Bear in mind that there once was a time when the internal combustion engine itself was in development, and that critics didn't think it would ever amount to anything. In time gas engine technology became more reliable and the infrastructure (gas stations etc) grew to support it. Battery tech is constantly improving, and the power grid also continues to adapt to increase in demand.
  by TurningOfTheWheel
 
As I've stated, I think the reliance on an exclusively battery fleet is short-sighted in practical terms. Replacing the trolleybus network with batteries is going to be a lot harder than the T is selling here. It seems much more operationally and energetically efficient to invest in overhead wires that will see continuous use throughout the day rather than several hundred charging stations that require buses to leave service to charge. Again, I would advocate for an expansion of the trolleybus network, in-motion charging trolleybus/battery systems where applicable, and exclusively battery buses only where it's strictly necessary. The operational advantages of the trolleybus system (especially with expansion and modification to accommodate in-motion charging) make it an asset worth keeping around.
  by typesix
 
Rabid Transit wrote:Someone brought up the fear of battery buses catching fire. According to a brief weg search It appears MBTA buses have already caught fire from time to time due to one issue or another, so what 's the difference?.

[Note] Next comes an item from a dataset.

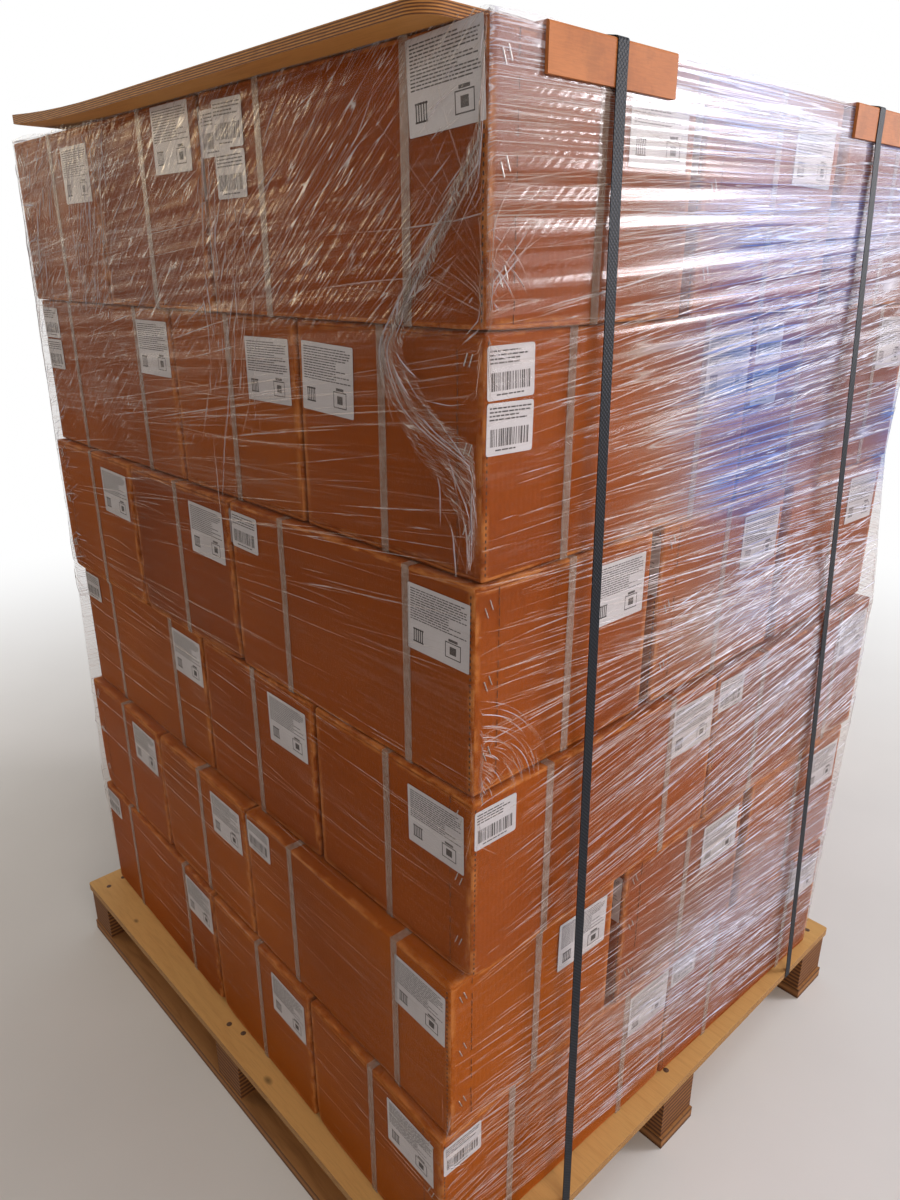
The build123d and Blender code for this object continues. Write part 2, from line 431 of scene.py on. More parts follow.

The lithium batteries can have severe fires if they start burning, some special techniques have to be used to fight lithium fires. Even after the initial fire is put out, a watch over the batteries have to be performed as the fire can start up again. Also, lack of experience with this type of fire by most fire departments as opposed to gasoline or diesel fire.
  by west point
 
Atlanta always called them tracks trolleys. Had them for many years as they worked with the street car overhead wires as I have been told.